From my understanding of bitcoin, doing this would be trivially easy to track also. However, I haven't studied this in great detail, so what is said here may be incorrect.

*simplified view Wallet 1 stores 50 bitcoin for(i = 1; i < 100000; i++) { Transfer 1 bitcoin from Wallet i to Wallet i+1 }

At this point, wallet 100000 contains exactly 1 bitcoin, that every transaction can be traced back to wallet 0. I understand that you would include more wallets, varying values, etc. But the point is every one of those bitcoins can be traced back to the original wallet which has the stolen funds.

The only way to make this behavior viable that I can see, is to have intermediate services that mix up funds.

So you have 50BTC Stolen funds in Wallet A. I run Wallet B, that takes transactions from many people. You give me the 50BTC that is stolen. I send you 50 bitcoins in small increments randomly over a set period of time, but from the other transactions I have. I do the same for other people, using the 50BTC that you sent me.

As such, my service mixed the coins through a common point, which now makes tracking the chain very difficult. If I didn't mix this with other people's transactions, and gave you back you're own coin numbers, the coins would just track through me back to the original stolen wallet.

This would need a party to offer this type of service, with enough volume to obscure the source, and for that service to not keep records (or not be inspected through other means).

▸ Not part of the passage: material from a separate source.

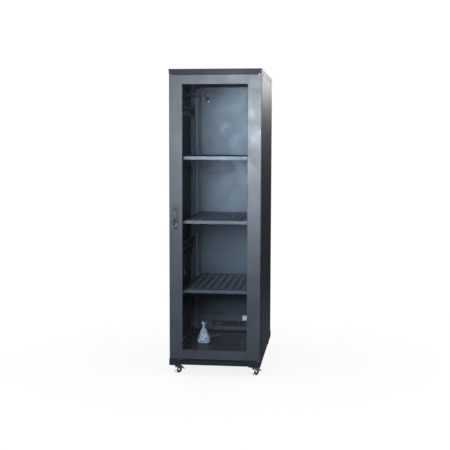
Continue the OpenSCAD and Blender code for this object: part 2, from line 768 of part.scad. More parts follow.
module fan_rotor() translate([0, 0, tray_z + sheet]) {
    translate([0, 0, 5]) cylinder(r = 20, h = 28);
    translate([0, 0, 1]) cylinder(r = 2, h = 5);
    for (a = [0 : 51.5 : 359]) rotate(a) translate([rotor_r / 2 + 9, 0, 19])
        rotate([38, 0, 0]) cube([rotor_r - 19, 30, 1.6], center = true);
}
module fan_rotor_left() color(rubber) translate([-fan_x, 0, 0]) fan_rotor();
module fan_rotor_right() color(rubber) translate([fan_x, 0, 0]) fan_rotor();

module fan_guards() color(chrome) for (s = [-1, 1]) translate([s * fan_x, 0, z_top - 4]) {
    for (r = [14 : 11 : 58]) rotate_extrude() translate([r, 0]) square(2);
    for (a = [45, 135]) rotate(a) translate([-63, -1, 0.2]) cube([126, 2, 1.8]);
}

// ---- Cords ----

function unit(v) = v / norm(v);
function tangent(p, i) = unit(p[min(i + 1, len(p) - 1)] - p[max(i - 1, 0)]);

// A round tube through the points of path; flat is a direction that path never runs along
module tube(path, r, sides, flat) {
    rings = [for (i = [0 : len(path) - 1]) let (t = tangent(path, i), a = unit(cross(flat, t)),
        b = cross(t, a)) for (k = [0 : sides - 1])
        path[i] + r * (cos(360 * k / sides) * a + sin(360 * k / sides) * b)];
    walls = [for (i = [0 : len(path) - 2], k = [0 : sides - 1]) let (a = i * sides + k,
        b = i * sides + (k + 1) % sides) each [[a, b, b + sides], [a, b + sides, a + sides]]];
    polyhedron(rings, concat([for (w = walls) [w[2], w[1], w[0]]],
        [[for (k = [0 : sides - 1]) k]], [[for (k = [sides - 1 : -1 : 0]) (len(path) - 1) * sides + k]]));
}

module mains_gland() color(rubber) translate(gland_pos) {
    translate([0, 0, -3]) cylinder(r = 9, h = 3);
    translate([0, 0, -gland_h]) cylinder(r = 7.5, h = gland_h - 3 + eps);
    translate([0, 0, -eps]) cylinder(r = 6, h = 8);
    for (i = [0 : 3]) translate([0, 0, -gland_h - (i + 1) * relief_h / 4])
        cylinder(r = 5.8 - i * 0.4, h = relief_h / 4 - (i < 3 ? 1.5 : 0) + eps);
    translate([0, 0, -gland_h - relief_h]) cylinder(r = 4.4, h = relief_h + eps);
}

module mains_cord() color(rubber) for (route = [drop_route, loop_route])
    tube([for (p = route) [p[0], hank_pos[1] + p[1], p[2]]], lead_d / 2, 10, [0, 1, 0]);

module mains_hank() color(rubber) translate(hank_pos) rotate([0, -hank_tilt, 0]) {
    upright(-hank_t / 2, hank_t) slot(hank_len, hank_w);
    // The tie also holds the loop's upper end, in front of the hank
    translate([tie_u, 0, 0]) upright(-tie_front, tie_front + hank_t / 2 + 1)
        square([tie_w, hank_w + 2], center = true);
}

module mains_plug() translate(plug_pos) rotate([0, plug_turn, 0]) {
    color(rubber) {
        cylinder(r = 6, h = 10);
        translate([0, 0, 10 - eps]) cylinder(r = 9, h = plug_len - 18);
        translate([0, 0, plug_len - 8 - eps]) cylinder(r = 17, h = 8);
    }
    color(chrome) for (s = [-1, 1]) translate([0, s * 9.5, plug_len - eps])
        cylinder(r = 2.4, h = prong_len);
}

module earth_stud() color("goldenrod") translate(earth_pos) {
    translate([0, 0, -sheet - 3.5]) cylinder(r = 5, h = 3.5);
    translate([0, 0, -sheet - 3.5]) cylinder(r = 3, h = sheet + 3.5 + 18);
    translate([0, 0, 4.2]) cylinder(r = 5.8, h = 5, $fn = 6);
}

module earth_lead() color("yellowgreen")
    tube([for (p = earth_route) [p[0], y0 + p[1], p[2]]], earth_d / 2, 8, [0, 0, 1]);

// Ring terminals at the two ends of the earth lead
module ring_terminal() {
    difference() {
        union() {
            cylinder(r = 6, h = 1);
            translate([-2.5, -11, 0]) cube([5, 8, 1]);
        }
        translate([0, 0, -1]) cylinder(r = 3.2, h = 3);
    }
    translate([0, -10, 2.6]) rotate([90, 0, 0]) difference() {
        cylinder(r = 2.6, h = 9);
        translate([0, 0, 1]) cylinder(r = earth_d / 2 + 0.1, h = 10);
    }
}

module earth_ring() color(zinc) {
    translate(earth_pos + [0, 0, 0.6]) ring_terminal();
    translate(ring_pos + [0, 0, 0.2]) rotate(-50) ring_terminal();
}

module hardware_bag() color([0.8, 0.85, 0.9, 0.5]) translate(bag_pos) translate([0, 0, 0.3])
    rotate_extrude() polygon([
        [0, 0], [40, 0], [49, 12], [50, 30], [44, 55], [32, 80], [18, 100], [8, 112], [7, 120],
        [14, 132], [22, 146], [16, 150], [0, 126]
    ]);

// ---- Casters ----

module at_caster(x, y) translate([x * caster_x, y * caster_y, 0]) rotate(caster_turn) children();

trail = 12;
axle_r = 4;
axle_z = wheel_d / 2;
leg_in = wheel_w / 2 + 1.5;
leg_t = 2.5;
pedal_pos = [30, 46];
crown_z = z_base - 11.5;

module caster_plates() color(paint_dark) for (x = [-1, 1], y = [-1, 1])
    translate([x * caster_x, y * caster_y, 0]) {
        difference() {
            translate([-30, -30, z_base - 2.5]) cube([60, 60, 2.5]);
            for (a = [-1, 1], b = [-1, 1]) translate([a * caster_bolt, b * caster_bolt, z_base - 4])
                cylinder(r = 4.2, h = 6);
        }
        translate([0, 0, z_base - 8.8]) cylinder(r = 17, h = 6.3 + eps);
        translate([0, 0, crown_z - 3]) cylinder(r = 4, h = 12);
        translate([0, 0, crown_z - 3]) cylinder(r = 6.5, h = 2.8);
    }

module caster_fork(x, y) color(zinc) at_caster(x, y) difference() {
    union() {
        translate([0, 0, crown_z]) cylinder(r = 18, h = 2.5);
        for (s = [-1, 1]) translate([0, s * (leg_in + leg_t / 2) + leg_t / 2, 0]) rotate([90, 0, 0])
            linear_extrude(leg_t) polygon([
                [-11, crown_z + 2.5], [14, crown_z + 2.5], [34, crown_z - 4], [35, crown_z - 11],
                [26, 30], [trail + 7, axle_z - 7], [trail - 7, axle_z - 7], [trail - 9, axle_z + 2]
            ]);
        translate([trail, -leg_in - leg_t - 2.5, axle_z]) rotate([-90, 0, 0])
            cylinder(r = axle_r, h = 2 * (leg_in + leg_t) + 5);
        for (s = [0, 1]) mirror([0, s, 0]) translate([trail, leg_in + leg_t - eps, axle_z])
            rotate([-90, 0, 0]) cylinder(r = 6.5, h = 3, $fn = 6);
    }
    translate([0, 0, crown_z - 1]) cylinder(r = 4 + fit, h = 5);
    translate([pedal_pos[0], -leg_in - leg_t - 3, pedal_pos[1]]) rotate([-90, 0, 0])
        cylinder(r = 2 + fit, h = 2 * leg_in + 2 * leg_t + 6);
}

module caster_wheel(x, y) color([0.7, 0.7, 0.7]) at_caster(x, y)
    translate([trail, 0, axle_z]) rotate([90, 0, 0]) rotate_extrude() polygon(concat(
        [[axle_r + fit, -leg_in + 0.3], [9, -leg_in + 0.3], [9, -7], [17, -6], [19, -wheel_w / 2]],
        [for (a = [-90 : 15 : 90]) [wheel_d / 2 - 4 + 4 * cos(a), (wheel_w / 2 - 4) * sign(a) + 4 * sin(a)]],
        [[19, wheel_w / 2], [17, 6], [9, 7], [9, leg_in - 0.3], [axle_r + fit, leg_in - 0.3]]
    ));

// Foot pedal that presses a shoe on the tread; it lifts to free the wheel
module brake_pedal(x, y) color(chrome) at_caster(x, y) translate([0, wheel_w / 2, 0])
    rotate([90, 0, 0]) {
        linear_extrude(wheel_w) polygon([
            [28, 49], [33, 49], [46, 37], [57, 26], [58, 22], [54, 23], [43, 33], [36, 38],
            [33, 40], [29, 45.5]
        ]);
        translate([pedal_pos[0], pedal_pos[1], -leg_t - 1.4]) cylinder(r = 2, h = wheel_w + 2 * leg_t + 2.8);
    }

module caster_fork_fl() caster_fork(-1, -1);
module caster_fork_fr() caster_fork(1, -1);
module caster_fork_rl() caster_fork(-1, 1);
module caster_fork_rr() caster_fork(1, 1);
module caster_wheel_fl() caster_wheel(-1, -1);
module caster_wheel_fr() caster_wheel(1, -1);
module caster_wheel_rl() caster_wheel(-1, 1);
module caster_wheel_rr() caster_wheel(1, 1);
module brake_pedal_fl() brake_pedal(-1, -1);
module brake_pedal_fr() brake_pedal(1, -1);

base_frame();
base_floor();
floor_grommets();
top_frame();
top_cover();
post_front_left();
post_front_right();
post_rear_left();
post_rear_right();
rail_front_left();
rail_front_right();
rail_rear_left();
rail_rear_right();
depth_beams();
side_panel_left();
side_panel_right();
side_latch_left();
side_latch_right();
shelf_lower();
shelf_middle();
shelf_upper();
frame_screws();
rear_door();
rear_lower_panel();
rear_lock_shell();
rear_lock_cam();
door_frame();
door_glass();
glass_gasket();
hinge_pins();
handle_body();
handle_lever();
lock_spindle();
lock_cam();
lock_shell();
key_plug();
fan_tray();
fan_frames();
fan_rotor_left();
fan_rotor_right();
fan_guards();
mains_gland();
mains_cord();
mains_hank();
mains_plug();
earth_stud();
earth_lead();
earth_ring();
hardware_bag();
caster_plates();
caster_fork_fl();
caster_fork_fr();
caster_fork_rl();
caster_fork_rr();
caster_wheel_fl();
caster_wheel_fr();
caster_wheel_rl();
caster_wheel_rr();
brake_pedal_fl();
brake_pedal_fr();
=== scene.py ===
"""The looks of the network cabinet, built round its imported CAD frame.

Units are metres, in the frame's own axes: +Z up, +X right, the front door faces -Y.
"""

import json
import math
import random

import bmesh
import bpy
from mathutils import Matrix, Vector, noise


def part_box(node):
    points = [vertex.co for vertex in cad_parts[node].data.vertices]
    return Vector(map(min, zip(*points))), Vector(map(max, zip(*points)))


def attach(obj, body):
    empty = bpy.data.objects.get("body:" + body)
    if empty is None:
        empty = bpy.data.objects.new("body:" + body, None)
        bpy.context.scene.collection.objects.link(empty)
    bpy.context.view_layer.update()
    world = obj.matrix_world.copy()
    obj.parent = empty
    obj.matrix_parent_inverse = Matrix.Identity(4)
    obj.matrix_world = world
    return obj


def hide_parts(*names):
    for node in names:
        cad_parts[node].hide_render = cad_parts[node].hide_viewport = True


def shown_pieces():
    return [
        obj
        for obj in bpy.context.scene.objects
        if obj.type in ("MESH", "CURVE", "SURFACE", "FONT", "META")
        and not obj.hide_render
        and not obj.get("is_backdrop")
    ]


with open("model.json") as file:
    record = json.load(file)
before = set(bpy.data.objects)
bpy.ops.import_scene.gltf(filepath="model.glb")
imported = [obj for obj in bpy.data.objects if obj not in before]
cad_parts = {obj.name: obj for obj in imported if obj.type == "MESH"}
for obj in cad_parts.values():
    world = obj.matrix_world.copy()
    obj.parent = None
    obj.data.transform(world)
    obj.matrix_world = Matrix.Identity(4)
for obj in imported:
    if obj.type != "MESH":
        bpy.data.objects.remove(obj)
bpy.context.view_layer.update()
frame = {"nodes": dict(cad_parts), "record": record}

MM = 0.001
scene = bpy.context.scene
nodes = frame["nodes"]


def middle(node):
    """The middle of a CAD node's box."""
    low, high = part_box(node)
    return (low + high) / 2


def link(obj):
    scene.collection.objects.link(obj)
    return obj


# ---- Camera ----

SENSOR = 36.0
LENS = 73.12
EYE = Vector((0.761, -6.332, 1.530))
YAW, PITCH, ROLL = 6.78, -5.19, 0.15


def make_camera():
    data = bpy.data.cameras.new("camera")
    data.sensor_width = SENSOR
    data.lens = LENS
    data.clip_start, data.clip_end = 0.05, 200
    camera = link(bpy.data.objects.new("camera", data))
    aim = Matrix.Translation(EYE)
    for degrees, axis in ((YAW, "Z"), (90 + PITCH, "X"), (ROLL, "Z")):
        aim = aim @ Matrix.Rotation(math.radians(degrees), 4, axis)
    camera.matrix_world = aim
    scene.camera = camera


make_camera()


# ---- Cords ----

LEAD_D = 0.006
# The mains lead's listed stretches, in millimetres as in the CAD source:
# x, depth from the hank's middle plane, z
DROP = [(-190, 0, 1906), (-190, 0, 1886), (-191, 4, 1876), (-196, 9, 1865), (-206, 10, 1856)]
LOOP = [
    (-150, -11, 1843), (-138, -13, 1841), (-128, -15, 1832), (-124, -16, 1818), (-124, -16, 1801),
    (-124, -16, 1784), (-131, -16, 1768), (-148, -16, 1760), (-165, -16, 1768), (-172, -17, 1784),
    (-172, -18, 1800), (-168, -18, 1822), (-160, -18, 1840), (-151, -19, 1850), (-139, -21, 1854),
    (-126, -22, 1852), (-117, -22, 1847), (-110, -22, 1839),
]
HANK_Y = middle("mains_gland").y
HANK_AT = Vector((-0.175, HANK_Y, 1.840))
HANK_TILT = math.radians(20)
HANK_TURNS = 3
HANK_RUN = 0.104
HANK_R = 0.020
HANK_PITCH = 0.0064
HANK_DEPTH = 0.0096
HANK_BACK = -0.0106
HANK_START = 0.048
HANK_TAIL = 0.014
POINTS_A_TURN = 26
# How far the tie pinches the hank, over what length, and where along it
WAIST = 0.012
WAIST_SPREAD = 0.026
TIE_U = 0.018
EARTH_D = 0.004
FRONT_Y = -0.5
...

Again, I want to re-iterate, my knowledge of bitcoin is somewhat superficial, so don't take this as an authoritative post on the subject.


> The only way to make this behavior viable that I can see, is to have intermediate services that mix up funds.

They're called 'mixers.'

> Again, I want to re-iterate, my knowledge of bitcoin is somewhat superficial, so don't take this as an authoritative post on the subject.

You've got your head on straight. Here's one small aspect you're missing: there's no connection between a person and a wallet, and there's no transaction costs, so just make a million wallets and send random amounts to each one, and then send them through a mixer, and then to each other some more, and then to a mixer....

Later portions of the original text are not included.